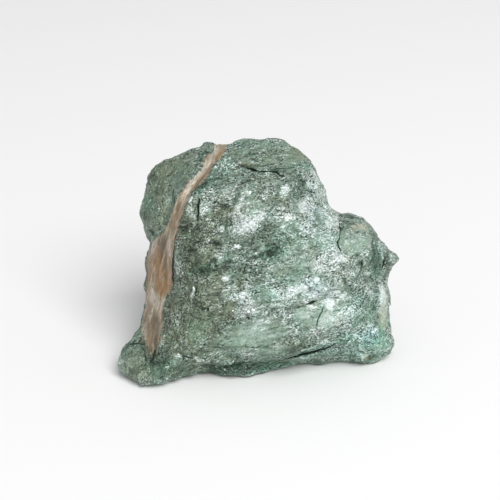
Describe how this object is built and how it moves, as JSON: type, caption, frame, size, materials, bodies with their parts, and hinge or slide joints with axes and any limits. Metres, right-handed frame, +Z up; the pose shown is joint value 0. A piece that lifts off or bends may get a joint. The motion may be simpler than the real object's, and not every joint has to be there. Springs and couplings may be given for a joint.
{
  "type": "fuchsite specimen",
  "caption": "Rough hand specimen of green mica schist with ledges, cracks and a tan feldspar vein, standing on a flat broken base.",
  "frame": {"origin": "middle of the bottom of the bounding box, on the plane of the flat base", "axes": "+X along the broad face to the right, +Y from the broad face to the back, +Z up"},
  "size_m": [0.0912, 0.0638, 0.0697],
  "materials": {
    "fuchsite_schist": "green mica schist, matte on broken edges and silvery where the mica lies flat, with a tan feldspar vein"
  },
  "bodies": {
    "root": {"fuchsite_specimen": "fuchsite_schist"}
  },
  "joints": []
}
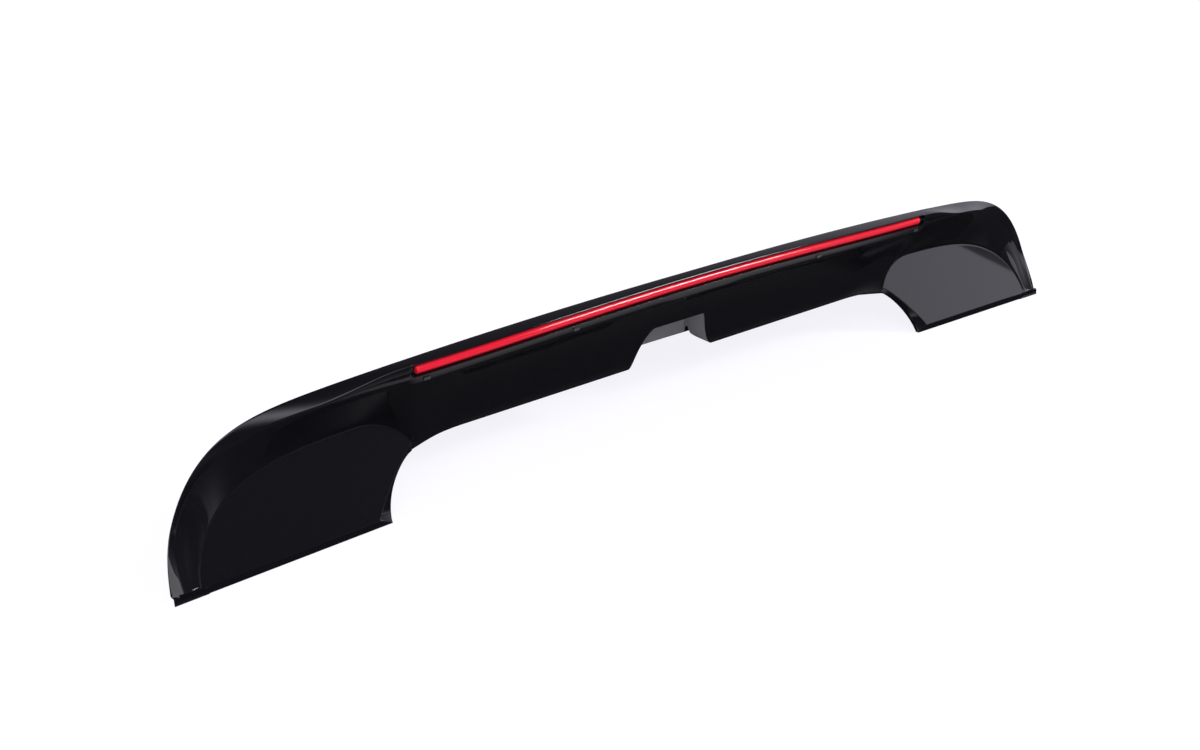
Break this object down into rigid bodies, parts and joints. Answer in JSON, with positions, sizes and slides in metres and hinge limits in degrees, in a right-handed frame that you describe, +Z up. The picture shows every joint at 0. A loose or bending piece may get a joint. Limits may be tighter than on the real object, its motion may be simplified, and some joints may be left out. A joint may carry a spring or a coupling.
{
  "type": "car rear spoiler",
  "caption": "Wide gloss-black hatchback roof spoiler: thin moulding with rounded side fins, concave rear band, centre notch and a red trim strip set into the lip.",
  "frame": {"origin": "middle of the bounding box, on the plane of the bonding flanges", "axes": "+X along the spoiler, -Y towards the finished rear face, +Z up through the lip"},
  "size_m": [1.2, 0.2161, 0.1668],
  "materials": {
    "black_gloss": "high gloss",
    "red_strip": "gloss",
    "pale_stud": "satin"
  },
  "bodies": {
    "root": {"spoiler_shell": "black_gloss", "trim_strip": "red_strip", "strip_studs": "pale_stud"}
  },
  "joints": []
}
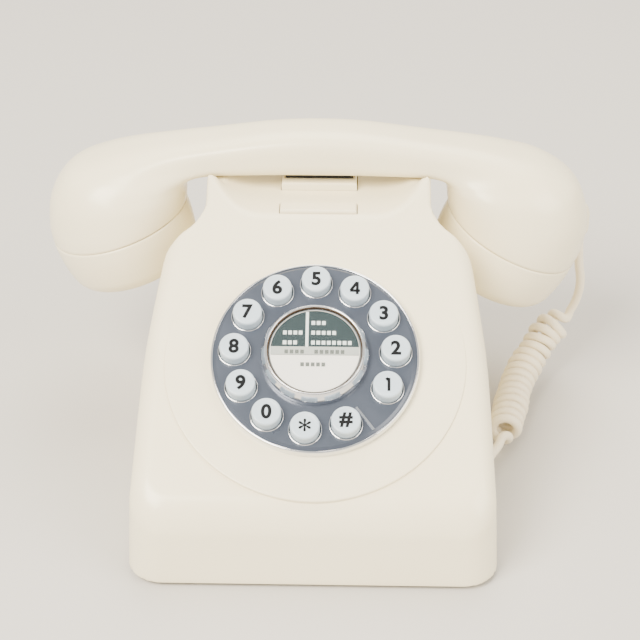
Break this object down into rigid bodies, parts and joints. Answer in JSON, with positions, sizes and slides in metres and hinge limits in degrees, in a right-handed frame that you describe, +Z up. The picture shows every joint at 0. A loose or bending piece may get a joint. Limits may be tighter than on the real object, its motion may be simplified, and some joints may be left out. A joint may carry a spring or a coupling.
{
  "type": "corded landline phone",
  "caption": "Retro corded desk telephone: wedge base, push buttons in a round dial plate, cradle with handset, hook bar and a curly handset cord.",
  "frame": {"origin": "on the table under the middle of the phone, centred on the base and the handset", "axes": "+Z up, the front with its dial faces -Y, the handset lies along X"},
  "size_m": [0.2467, 0.2118, 0.1327],
  "materials": {
    "ivory_plastic": "glossy moulded ABS",
    "dial_paint": "satin blue-grey lacquer on aluminium",
    "bright_chrome": "polished chrome plate",
    "mark_metal": "bright engraved line",
    "button_plastic": "glossy pale blue-white ABS",
    "number_card": "printed card",
    "clear_lens": "clear acrylic",
    "redial_plastic": "grey ABS",
    "cord_vinyl": "soft ivory PVC",
    "plug_plastic": "clear polycarbonate",
    "black_rubber": "matt rubber",
    "base_plastic": "textured black ABS",
    "steel": "zinc-plated steel",
    "circuit_board": "green solder mask",
    "component_black": "black moulded plastic",
    "capsule_metal": "plain aluminium can",
    "cable_grey": "grey PVC ribbon"
  },
  "bodies": {
    "base": {"base_cover": "ivory_plastic", "base_plate": "base_plastic", "ballast_weight": "steel", "rubber_feet": "black_rubber", "base_screws": "steel", "main_board": "circuit_board", "board_screws": "steel", "line_transformer": "component_black", "electrolytic_capacitors": "component_black", "controller_chip": "component_black", "ringer_speaker": "component_black", "line_socket": "component_black", "handset_socket": "component_black", "hook_microswitch": "component_black", "hook_spring": "steel", "dial_plate": "dial_paint", "dial_rim_trim": "bright_chrome", "finger_stop_mark": "mark_metal", "keypad_frame": "redial_plastic", "keypad_membrane": "black_rubber", "keypad_board": "circuit_board", "keypad_screws": "steel", "centre_bezel": "bright_chrome", "keypad_cable": "cable_grey", "ringer_volume_switch": "component_black", "tone_pulse_switch": "component_black", "cord_coil": "cord_vinyl", "cord_lower_lead": "cord_vinyl", "cord_plug": "plug_plastic"},
    "handset": {"handset_handle": "ivory_plastic", "earpiece_cap": "ivory_plastic", "mouthpiece_cap": "ivory_plastic", "receiver_capsule": "capsule_metal", "receiver_gasket": "black_rubber", "transmitter_capsule": "capsule_metal", "transmitter_gasket": "black_rubber", "handset_weight": "steel", "handset_wires": "cable_grey", "hook_pad": "black_rubber", "cord_grommet": "cord_vinyl", "cord_upper_lead": "cord_vinyl"},
    "hook": {"hook_bar": "ivory_plastic"},
    "redial": {"redial_button": "redial_plastic", "number_card": "number_card", "card_lens": "clear_lens"},
    "ringer_volume": {"ringer_volume_slider": "component_black"},
    "tone_pulse": {"tone_pulse_slider": "component_black"},
    "button_1": {"button_1": "button_plastic"},
    "button_2": {"button_2": "button_plastic"},
    "button_3": {"button_3": "button_plastic"},
    "button_4": {"button_4": "button_plastic"},
    "button_5": {"button_5": "button_plastic"},
    "button_6": {"button_6": "button_plastic"},
    "button_7": {"button_7": "button_plastic"},
    "button_8": {"button_8": "button_plastic"},
    "button_9": {"button_9": "button_plastic"},
    "button_0": {"button_0": "button_plastic"},
    "button_star": {"button_star": "button_plastic"},
    "button_hash": {"button_hash": "button_plastic"}
  },
  "joints": [
    {"name": "handset_lift", "type": "slide", "parent": "base", "child": "handset", "axis": [0, 0, 1], "range_m": [0, 0.12], "deforming": ["cord_coil"]},
    {"name": "hook_travel", "type": "slide", "parent": "base", "child": "hook", "axis": [0, 0, 1], "range_m": [0, 0.004], "deforming": ["hook_spring"]},
    {"name": "button_1_press", "type": "slide", "parent": "base", "child": "button_1", "axis": [0, 0.515, -0.8572], "range_m": [0, 0.0015], "stiffness_N_per_m": 600},
    {"name": "button_2_press", "type": "slide", "parent": "base", "child": "button_2", "axis": [0, 0.515, -0.8572], "range_m": [0, 0.0015], "stiffness_N_per_m": 600},
    {"name": "button_3_press", "type": "slide", "parent": "base", "child": "button_3", "axis": [0, 0.515, -0.8572], "range_m": [0, 0.0015], "stiffness_N_per_m": 600},
    {"name": "button_4_press", "type": "slide", "parent": "base", "child": "button_4", "axis": [0, 0.515, -0.8572], "range_m": [0, 0.0015], "stiffness_N_per_m": 600},
    {"name": "button_5_press", "type": "slide", "parent": "base", "child": "button_5", "axis": [0, 0.515, -0.8572], "range_m": [0, 0.0015], "stiffness_N_per_m": 600},
    {"name": "button_6_press", "type": "slide", "parent": "base", "child": "button_6", "axis": [0, 0.515, -0.8572], "range_m": [0, 0.0015], "stiffness_N_per_m": 600},
    {"name": "button_7_press", "type": "slide", "parent": "base", "child": "button_7", "axis": [0, 0.515, -0.8572], "range_m": [0, 0.0015], "stiffness_N_per_m": 600},
    {"name": "button_8_press", "type": "slide", "parent": "base", "child": "button_8", "axis": [0, 0.515, -0.8572], "range_m": [0, 0.0015], "stiffness_N_per_m": 600},
    {"name": "button_9_press", "type": "slide", "parent": "base", "child": "button_9", "axis": [0, 0.515, -0.8572], "range_m": [0, 0.0015], "stiffness_N_per_m": 600},
    {"name": "button_0_press", "type": "slide", "parent": "base", "child": "button_0", "axis": [0, 0.515, -0.8572], "range_m": [0, 0.0015], "stiffness_N_per_m": 600},
    {"name": "button_star_press", "type": "slide", "parent": "base", "child": "button_star", "axis": [0, 0.515, -0.8572], "range_m": [0, 0.0015], "stiffness_N_per_m": 600},
    {"name": "button_hash_press", "type": "slide", "parent": "base", "child": "button_hash", "axis": [0, 0.515, -0.8572], "range_m": [0, 0.0015], "stiffness_N_per_m": 600},
    {"name": "redial_press", "type": "slide", "parent": "base", "child": "redial", "axis": [0, 0.515, -0.8572], "range_m": [0, 0.0015], "stiffness_N_per_m": 600},
    {"name": "ringer_volume_slide", "type": "slide", "parent": "base", "child": "ringer_volume", "axis": [1, 0, 0], "range_m": [0, 0.006]},
    {"name": "tone_pulse_slide", "type": "slide", "parent": "base", "child": "tone_pulse", "axis": [1, 0, 0], "range_m": [0, 0.006]}
  ],
  "couplings": [
    {"joint": "hook_travel", "follows": "handset_lift", "ratio": 0.033333}
  ]
}
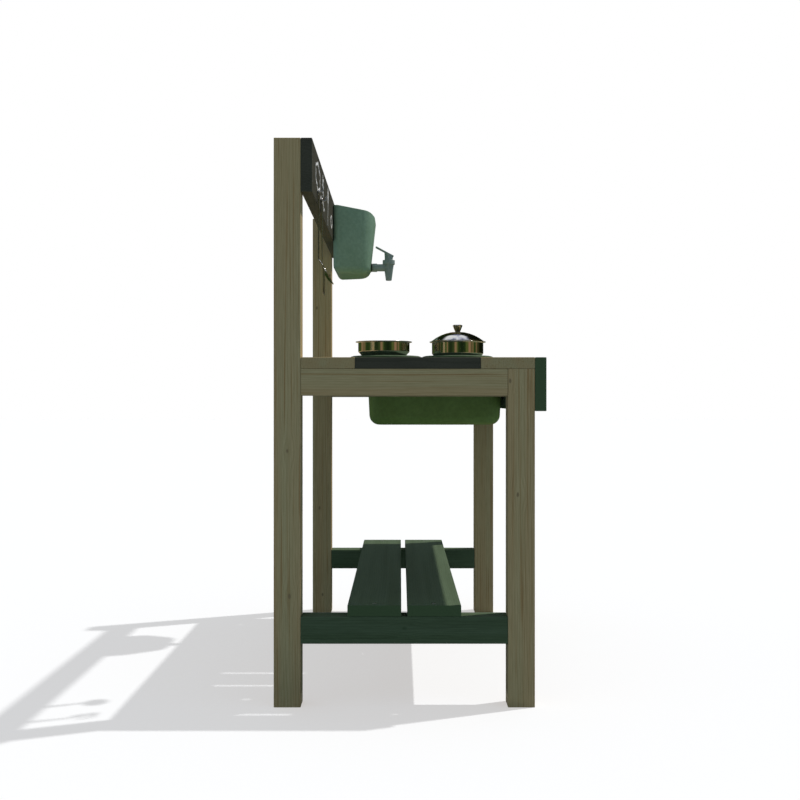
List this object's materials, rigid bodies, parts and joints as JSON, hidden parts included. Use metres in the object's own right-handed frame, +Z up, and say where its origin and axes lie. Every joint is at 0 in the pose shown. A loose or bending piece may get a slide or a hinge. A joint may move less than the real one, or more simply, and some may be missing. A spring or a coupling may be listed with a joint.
{
  "type": "mud kitchen",
  "caption": "Outdoor play kitchen: timber frame with slatted worktop, hob plates, lift-out sink tub, water tank with tap, shelf, pans and hanging utensils.",
  "frame": {"origin": "on the ground under the middle of the whole kitchen", "axes": "+X along the worktop towards the sink end, +Y from the front to the beam at the back, +Z up"},
  "size_m": [0.95, 0.455, 0.95],
  "materials": {
    "planed_pine": "planed and oiled softwood",
    "green_stained_pine": "dark green water-based stain on planed softwood",
    "black_painted_pine": "matt blackboard paint on planed softwood",
    "zinc_steel": "bright zinc plated",
    "stainless_steel": "pressed and polished",
    "green_polypropylene": "satin moulded",
    "sage_polypropylene": "satin moulded",
    "grey_plastic": "fine-grained moulded",
    "black_rubber": "moulded sealing washer"
  },
  "bodies": {
    "kitchen": {"back_post_left": "planed_pine", "back_post_right": "planed_pine", "front_leg_left": "planed_pine", "front_leg_right": "planed_pine", "upper_side_rail_left": "planed_pine", "upper_side_rail_right": "planed_pine", "worktop_back_board": "planed_pine", "worktop_front_board": "planed_pine", "worktop_middle_slat": "planed_pine", "sink_strip_left": "planed_pine", "sink_strip_right": "planed_pine", "worktop_bearer": "planed_pine", "slat_batten_front": "planed_pine", "slat_batten_back": "planed_pine", "lower_side_rail_left": "green_stained_pine", "lower_side_rail_right": "green_stained_pine", "front_apron": "green_stained_pine", "shelf_board_front": "green_stained_pine", "shelf_board_back": "green_stained_pine", "hob_plate_back": "green_stained_pine", "hob_plate_front": "green_stained_pine", "chalkboard_beam": "black_painted_pine", "hob_slat_1": "black_painted_pine", "hob_slat_2": "black_painted_pine", "hob_slat_3": "black_painted_pine", "hob_slat_4": "black_painted_pine", "apron_screw_left_lower": "zinc_steel", "beam_screw_left_lower": "zinc_steel", "apron_screw_left_upper": "zinc_steel", "beam_screw_left_upper": "zinc_steel", "shelf_screw_front_left": "zinc_steel", "shelf_screw_back_left": "zinc_steel", "tank_screw_left": "zinc_steel", "apron_screw_right_lower": "zinc_steel", "beam_screw_right_lower": "zinc_steel", "apron_screw_right_upper": "zinc_steel", "beam_screw_right_upper": "zinc_steel", "shelf_screw_front_right": "zinc_steel", "shelf_screw_back_right": "zinc_steel", "tank_screw_right": "zinc_steel", "hob_plate_screw_back": "zinc_steel", "hob_plate_screw_front": "zinc_steel", "water_tank": "sage_polypropylene", "tap_body": "grey_plastic", "tap_washer": "black_rubber", "tap_nut": "grey_plastic", "utensil_hook_left": "zinc_steel", "utensil_hook_right": "zinc_steel"},
    "sink": {"sink_tub": "green_polypropylene"},
    "frying_pan": {"frying_pan": "stainless_steel", "frying_pan_handle": "stainless_steel"},
    "saucepan": {"saucepan": "stainless_steel", "saucepan_handle": "stainless_steel"},
    "lid": {"saucepan_lid": "stainless_steel", "lid_knob": "stainless_steel", "lid_knob_screw": "zinc_steel"},
    "tap_lever": {"tap_lever": "grey_plastic"},
    "turner": {"turner": "stainless_steel"},
    "serving_spoon": {"serving_spoon": "stainless_steel"}
  },
  "joints": [
    {"name": "tap_turn", "type": "hinge", "parent": "kitchen", "child": "tap_lever", "pos_m": [0.25, 0.04233, 0.812], "axis": [0, 0, 1], "range_deg": [-90, 90]},
    {"name": "sink_lift", "type": "slide", "parent": "kitchen", "child": "sink", "axis": [0, 0, 1], "range_m": [0, 0.15]},
    {"name": "frying_pan_lift", "type": "slide", "parent": "kitchen", "child": "frying_pan", "axis": [0, 0, 1], "range_m": [0, 0.15]},
    {"name": "saucepan_lift", "type": "slide", "parent": "kitchen", "child": "saucepan", "axis": [0, 0, 1], "range_m": [0, 0.15]},
    {"name": "lid_lift", "type": "slide", "parent": "saucepan", "child": "lid", "axis": [0, 0, 1], "range_m": [0, 0.08]},
    {"name": "turner_swing", "type": "hinge", "parent": "kitchen", "child": "turner", "pos_m": [-0.354, 0.1608, 0.88], "axis": [0, 1, 0], "range_deg": [-12, 12]},
    {"name": "spoon_swing", "type": "hinge", "parent": "kitchen", "child": "serving_spoon", "pos_m": [-0.259, 0.1608, 0.88], "axis": [0, 1, 0], "range_deg": [-12, 12]}
  ]
}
===
Report how many lines of the listing hold the word "object", with nothing but the number.

## Worked solution
4